5. Pick diffusion style based on drag tolerance and cleaning habits.

6. Check material and thickness if you’re clumsy (I am).

Realistic price ranges in 2026

You can find downstems cheap, but “cheap” has a personality.

Budget Option ($8-15)

  • Material: Basic borosilicate glass
  • Diffusion: Open-end or simple 2-slit
  • Best for: Backup stem, low-stakes daily use
  • My take: Fine, but don’t be shocked if it feels thin

Midrange Option ($15-30)

  • Material: Thicker borosilicate
  • Diffusion: 4-6 slit or multi-hole
  • Best for: Most beaker bongs and straight tubes
  • My take: The sweet spot, especially if you actually clean your glass

Premium Option ($30-60)

  • Material: High-quality borosilicate, cleaner welds, better consistency
  • Diffusion: Showerhead, gridded, or more refined multi-hole patterns
  • Best for: People who care about pull feel and hate inconsistent sizing
  • My take: Worth it if you’ve snapped two cheap ones already, which is a suspiciously common number

What to buy based on your vibe

“I want the easiest cleaning possible”

  • Go: Open-end or 2-4 slit
  • Skip: Tiny multi-hole diffusers

“I want the smoothest flower hits”

  • Go: 6-slit or 8-12 hole diffuser
  • Skip: Open-end (unless your lungs are forged from iron)

“I dab through a bong sometimes”

  • Go: Slit diffuser with moderate airflow
  • Skip: Anything that looks like it’ll trap reclaim forever

Keep your gear from becoming a sticky mess

Downstems get gross because we let them. I’m not judging, I’m confessing.
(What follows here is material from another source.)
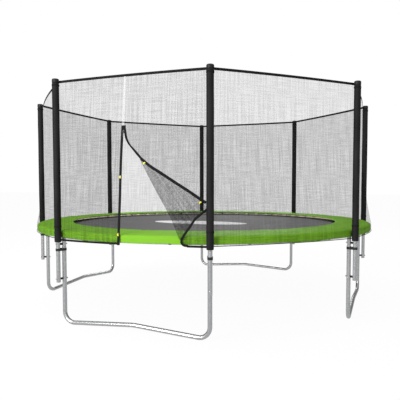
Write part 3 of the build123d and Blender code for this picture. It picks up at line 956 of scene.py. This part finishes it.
# ---------------------------------------------------------------- CAD finishes
def finish_cad():
    """Gives each CAD node that stays its own material."""
    finishes = {
        "top_rail": GALVANISED,
        "leg_": GALVANISED,
        "pole_lower": GALVANISED,
        "pole_uppers": GALVANISED,
        "rail_tees": GALVANISED,
        "pole_caps": PLASTIC,
        "pole_spacers": PLASTIC,
        "pole_bolts": BRIGHT_ZINC,
        "pole_nuts": BRIGHT_ZINC,
        "strap_clamps": CLAMP,
        "mat_rings": BRIGHT_ZINC,
        "ring_tabs": WEBBING,
        "mat_edge_band": WEBBING,
        "pad_ties": WEBBING,
        "net_pole_loops": WEBBING,
        "zip_slider": BLACK_METAL,
        "zip_pull": BLACK_METAL,
        "door_clips": CLIP,
        "flap_clips": CLIP,
    }
    for name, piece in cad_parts.items():
        for start, finish in finishes.items():
            if name.startswith(start):
                for slot in piece.material_slots:
                    slot.material = finish


# ---------------------------------------------------------------- studio
def ray_split(tree, ray, chosen, other):
    """Mixes two shaders: one for one kind of ray and one for the rest."""
    path = node(tree, "ShaderNodeLightPath")
    mixer = node(tree, "ShaderNodeMixShader")
    link(tree, path, ray, mixer, 0)
    tree.links.new(other.outputs[0], mixer.inputs[1])
    tree.links.new(chosen.outputs[0], mixer.inputs[2])
    return mixer


def white_floor():
    """A plain white floor that keeps a faint shadow."""
    mesh = bpy.data.meshes.new("floor")
    size = 60.0
    corners = [(-size, -size, 0), (size, -size, 0), (size, size, 0), (-size, size, 0)]
    mesh.from_pydata(corners, [], [(0, 1, 2, 3)])
    floor = bpy.data.objects.new("floor", mesh)
    bpy.context.collection.objects.link(floor)
    surface, tree, shader = material("floor_white", (0.06, 0.06, 0.06), 1.0)
    shader.inputs["Specular IOR Level"].default_value = 0.0
    shader.inputs["Emission Color"].default_value = (1, 1, 1, 1)
    shader.inputs["Emission Strength"].default_value = 0.95
    glow = node(tree, "ShaderNodeEmission", Strength=FLOOR_GLOW)
    mirrored = node(tree, "ShaderNodeEmission", Strength=FLOOR_MIRRORED)
    light = ray_split(tree, "Is Glossy Ray", mirrored, glow)
    mixer = ray_split(tree, "Is Camera Ray", shader, light)
    output = tree.nodes["Material Output"]
    tree.links.new(mixer.outputs[0], output.inputs["Surface"])
    mesh.materials.append(surface)


def sky_band(tree, split, axis, low, high, values):
    """A grey that changes along one axis of the sky."""
    band = node(tree, "ShaderNodeMapRange", clamp=True)
    band.inputs["From Min"].default_value = low
    band.inputs["From Max"].default_value = high
    band.inputs["To Min"].default_value = values[0]
    band.inputs["To Max"].default_value = values[1]
    link(tree, split, axis, band, "Value")
    return band


def soft_world():
    """White to the camera; as light, brightest overhead and in front of the doorway."""
    world = bpy.data.worlds.new("studio")
    world.use_nodes = True
    bpy.context.scene.world = world
    tree = world.node_tree
    seen = tree.nodes["Background"]
    seen.inputs["Color"].default_value = (1, 1, 1, 1)
    place = node(tree, "ShaderNodeTexCoord")
    split = node(tree, "ShaderNodeSeparateXYZ")
    link(tree, place, "Generated", split, 0)
    above = sky_band(tree, split, "Z", 0.1, 0.8, (0.12, 0.60))
    front_glow = sky_band(tree, split, "Y", -0.95, -0.40, (0.92, 0.0))
    total = node(tree, "ShaderNodeMath", operation="ADD")
    link(tree, above, "Result", total, 0)
    link(tree, front_glow, "Result", total, 1)
    other = node(tree, "ShaderNodeBackground")
    link(tree, total, "Value", other, "Strength")
    mixer = ray_split(tree, "Is Camera Ray", seen, other)
    output = tree.nodes["World Output"]
    tree.links.new(mixer.outputs[0], output.inputs["Surface"])


def lamp(name, place, aim, size, power):
    """A soft square lamp that points at a place."""
    light = bpy.data.lights.new(name, "AREA")
    light.size = size
    light.energy = power
    obj = bpy.data.objects.new(name, light)
    obj.location = place
    obj.rotation_euler = (Vector(aim) - Vector(place)).to_track_quat("-Z", "Y").to_euler()
    bpy.context.collection.objects.link(obj)


# How bright the floor is as light, and as seen in a reflection.
FLOOR_GLOW = 0.90
FLOOR_MIRRORED = 0.45


def studio():
    """A white floor, a soft world and large soft lamps."""
    white_floor()
    soft_world()
    middle = (0, 0, 0.9)
    lamp("key", (-2.6, -8.6, 3.2), middle, 3.0, 400)
    lamp("top", (-1.5, -1.0, 7.0), middle, 5.0, 170)
    lamp("back", (-2.0, 8.5, 4.0), middle, 3.5, 110)


def camera():
    """The camera: in front and to the right of the doorway, looking slightly down."""
    data = bpy.data.cameras.new("camera")
    data.lens = 43.08
    data.sensor_width = 36
    data.shift_x = -0.0212
    data.shift_y = 0.0235
    data.clip_end = 200
    obj = bpy.data.objects.new("camera", data)
    obj.location = (2.0079, -5.1852, 1.2436)
    heading = math.radians(110.70)
    pitch = math.radians(-2.94)
    aim = Vector(
        (
            math.cos(heading) * math.cos(pitch),
            math.sin(heading) * math.cos(pitch),
            math.sin(pitch),
        )
    )
    obj.rotation_euler = aim.to_track_quat("-Z", "Y").to_euler()
    bpy.context.collection.objects.link(obj)
    bpy.context.scene.camera = obj


camera()
studio()
bpy.context.scene.view_settings.view_transform = "Standard"
side_net()
front_net()
top_hem()
bottom_hem()
flap_net()
door_seam()
fixed_tapes()
flap_tapes()
pad_ring()
jumping_mat()
mat_print()
springs()
for number, pole in enumerate(POLE_ANGLES):
    foam_sleeve(number + 1, pole)
finish_cad()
A few things that helped me:

  • Keep cotton swabs and ISO within arm’s reach.
  • Use a wax pad or dab pad under tools so you don’t set sticky stuff on glass.
  • Have a dedicated dab tray so your banger, cap, and tool aren’t migrating across the counter like they pay rent.

If you’ve ever knocked a downstem against a faucet while cleaning, you already know why I like a silicone dab mat. The tiny bit of cushion saves glass, and it saves my mood.
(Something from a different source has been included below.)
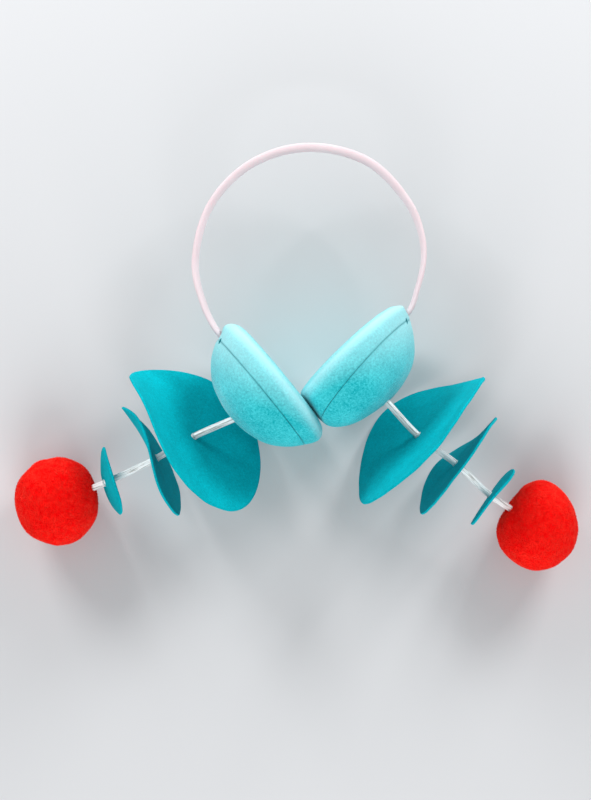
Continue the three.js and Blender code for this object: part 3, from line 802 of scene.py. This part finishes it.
# How fibres grow: how squarely the surface has to face outwards, how much more the tufts lean together than
# each fibre alone, and the range of their lengths
fibre = {"facing": 0.4, "together": 3.0, "shortest": 0.7, "longest": 1.1}


# Fibres stand all over a surface, each a thin spike that leans with its neighbours. Only the side that faces
# away from the middle grows them, so the hole for the rod stays clear.
def fibreTree():
    tree = bpy.data.node_groups.new("fibresOnSurface", "GeometryNodeTree")
    for name, kind in (
        ("Geometry", "NodeSocketGeometry"), ("Middle", "NodeSocketVector"), ("Density", "NodeSocketFloat"),
        ("Length", "NodeSocketFloat"), ("Thickness", "NodeSocketFloat"), ("Lean", "NodeSocketFloat"),
        ("Tuft Size", "NodeSocketFloat"), ("Seed", "NodeSocketInt"), ("Look", "NodeSocketMaterial"),
    ):
        tree.interface.new_socket(name, in_out="INPUT", socket_type=kind)
    tree.interface.new_socket("Geometry", in_out="OUTPUT", socket_type="NodeSocketGeometry")
    given = addNode(tree, "NodeGroupInput").outputs
    place = addNode(tree, "GeometryNodeInputPosition").outputs[0]
    normal = addNode(tree, "GeometryNodeInputNormal").outputs[0]
    out = addNode(tree, "ShaderNodeVectorMath", {"operation": "SUBTRACT"}, {0: place, 1: given["Middle"]})
    out = addNode(tree, "ShaderNodeVectorMath", {"operation": "NORMALIZE"}, {0: out.outputs[0]})
    facing = addNode(tree, "ShaderNodeVectorMath", {"operation": "DOT_PRODUCT"}, {
        0: out.outputs[0], 1: normal})
    outside = addNode(tree, "FunctionNodeCompare", {"operation": "GREATER_THAN"}, {
        0: facing.outputs["Value"], 1: fibre["facing"]})
    roots = addNode(tree, "GeometryNodeDistributePointsOnFaces", {}, {
        "Mesh": given["Geometry"], "Selection": outside.outputs[0], "Density": given["Density"],
        "Seed": given["Seed"]})
    tuft = addNode(tree, "ShaderNodeMath", {"operation": "DIVIDE"}, {0: 1.0, 1: given["Tuft Size"]})
    drift = addNode(tree, "ShaderNodeTexNoise", {}, {
        "Vector": place, "Scale": tuft.outputs[0], "Detail": 1.0})
    drift = addNode(tree, "ShaderNodeVectorMath", {"operation": "SUBTRACT"}, {
        0: drift.outputs["Color"], 1: (0.5, 0.5, 0.5)})
    stray = addNode(tree, "FunctionNodeRandomValue", {"data_type": "FLOAT_VECTOR"}, {
        0: (-0.5, -0.5, -0.5), 1: (0.5, 0.5, 0.5), "Seed": given["Seed"]})
    both = addNode(tree, "ShaderNodeVectorMath", {"operation": "MULTIPLY_ADD"}, {
        0: drift.outputs[0], 1: (fibre["together"],) * 3, 2: stray.outputs[0]})
    leaning = addNode(tree, "ShaderNodeVectorMath", {"operation": "SCALE"}, {
        0: both.outputs[0], "Scale": given["Lean"]})
    heading = addNode(tree, "ShaderNodeVectorMath", {"operation": "ADD"}, {
        0: roots.outputs["Normal"], 1: leaning.outputs[0]})
    turn = addNode(tree, "FunctionNodeAlignRotationToVector", {"axis": "Z"}, {"Vector": heading.outputs[0]})
    radius = addNode(tree, "ShaderNodeMath", {"operation": "MULTIPLY"}, {0: given["Thickness"], 1: 0.5})
    spike = addNode(tree, "GeometryNodeMeshCone", {}, {
        "Vertices": 3, "Side Segments": 1, "Radius Top": 0.0, "Radius Bottom": radius.outputs[0],
        "Depth": given["Length"]})
    tall = addNode(tree, "FunctionNodeRandomValue", {"data_type": "FLOAT"}, {
        2: fibre["shortest"], 3: fibre["longest"], "Seed": given["Seed"]})
    fibres = addNode(tree, "GeometryNodeInstanceOnPoints", {}, {
        "Points": roots.outputs["Points"], "Instance": spike.outputs["Mesh"], "Rotation": turn.outputs[0],
        "Scale": tall.outputs[1]})
    whole = addNode(tree, "GeometryNodeJoinGeometry")
    tree.links.new(given["Geometry"], whole.inputs[0])
    tree.links.new(fibres.outputs[0], whole.inputs[0])
    real = addNode(tree, "GeometryNodeRealizeInstances", {}, {"Geometry": whole.outputs[0]})
    dressed = addNode(tree, "GeometryNodeSetMaterial", {}, {
        "Geometry": real.outputs[0], "Material": given["Look"]})
    addNode(tree, "NodeGroupOutput", {}, {"Geometry": dressed.outputs[0]})
    return tree


fibresOnSurface = fibreTree()


def growFibres(piece, values):
    grow = piece.modifiers.new("fibres", "NODES")
    grow.node_group = fibresOnSurface
    for item in fibresOnSurface.interface.items_tree:
        if item.in_out == "INPUT" and item.name in values:
            grow[item.identifier] = values[item.name]
    bake(piece)


def pompomPiece(name, side):
    middle = np.array(side["route"][-1])
    out, faces = newBall(pompom["splits"], 1)
    rodSide = -np.array(flatBearing(side["rodHeading"]))
    lump = 0.02 * np.sin(3.1 * out[:, 0] + side["sign"])
    lump += 0.025 * np.cos(2.7 * out[:, 1] + 1.3 * side["sign"])
    dip = side["pompomDip"] * np.maximum(0, out @ rodSide) ** 5
    uneven = softField(out * pompom["radius"], pompom["unevenSize"], 11 + side["sign"]) * pompom["unevenness"]
    reach = pompom["radius"] * (1 + lump - dip) + uneven - pompom["pile"] * pompom["rootShare"]
    points = middle + out * reach[:, None] * (pompom["broad"], pompom["long"], 1)
    points[:, 2] = np.maximum(points[:, 2], pompom["formClear"])
    piece = newPiece(f"pompom_{name}_pile", points, faces)
    cutWith(piece, side["rodHole"])
    growFibres(piece, {
        "Middle": middle.tolist(), "Density": pompom["fibresPerSquareMetre"], "Length": pompom["pile"],
        "Thickness": pompom["fibreThickness"], "Lean": pompom["lean"], "Tuft Size": pompom["tuftSize"],
        "Seed": pompom["seed"], "Look": redPile})
    for vert in piece.data.vertices:
        vert.co.z = max(vert.co.z, pompom["fibreClear"])
    piece.data.polygons.foreach_set("use_smooth", [True] * len(piece.data.polygons))
    settle(piece, redPile, "pompom_pile", "pompom_" + name)
    print(f"pompom {name}: {len(piece.data.polygons)} faces")


for name, side in sides.items():
    pompomPiece(name, side)

# glue

# away is a share of the felt's thickness, and wobble one of the drop's radius
glue = {"radius": 2.35 * mm, "rise": 0.9 * mm, "away": 0.55, "wobble": 0.12, "wobbleSize": 1.6}

for name, disc in discs.items():
    route = sides[disc["side"]]["route"]
    place = route.index(disc["point"])
    along = (route[place + 1] - route[place - 1]).normalized()
    for end, way in (("inner", -1), ("outer", 1)):
        out, faces = newBall(3, 1)
        lean = out @ np.array(along)
        flattened = out - np.outer(lean, np.array(along)) * (1 - glue["rise"] / glue["radius"])
        middle = disc["point"] + along * way * felt["thickness"] * glue["away"]
        wobble = 1 + glue["wobble"] * softField(out, glue["wobbleSize"], disc["seed"] * 2 + way)
        points = np.array(middle) + flattened * (glue["radius"] * wobble)[:, None]
        bead = newPiece(f"glue_{name}_{end}", points, faces)
        smooth(bead, 80)
        settle(bead, meltGlue, "clear_plastic")
print("pompoms and glue are made")

for name in ("anchor_left", "anchor_right"):
    plug = frame["nodes"][name]
    plug.data.materials.clear()
    plug.data.materials.append(cutFoam)

for cutter in cutters:
    bpy.data.objects.remove(cutter)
For deeper cleanup, a dedicated rig and bong cleaning guide on Oil Slick Pad is a lifesaver, especially if you’re dealing with reclaim and hard water stains. And if you’re building a full dab station, pairing a concentrate pad with your tools keeps things organized in a way that feels suspiciously like being an adult.

For external, legit-cleaning info, the CDC’s page on isopropyl alcohol safety is a good reality check if you’re using high-percentage ISO at home.


A downstem shouldn’t be a mystery item you replace with whatever the smoke shop has in a jar labeled “STEMS, PROBABLY 14MM.” Get the size right, get the length right, pick a diffusion style that matches how you actually smoke, and your bong stops feeling like a random number generator.

And yeah, it loops back to the basics in any dabbing guide: airflow, cleanliness, and a setup that doesn’t fight you. If your glass is clean, your downstem fits, and your dab station isn’t a chaotic pile of tools on bare granite, the whole session feels smoother. Literally and emotionally.

I’ll take a calm sesh over a fancy-but-annoying pull any day. That’s my 2026 wisdom. Use it responsibly.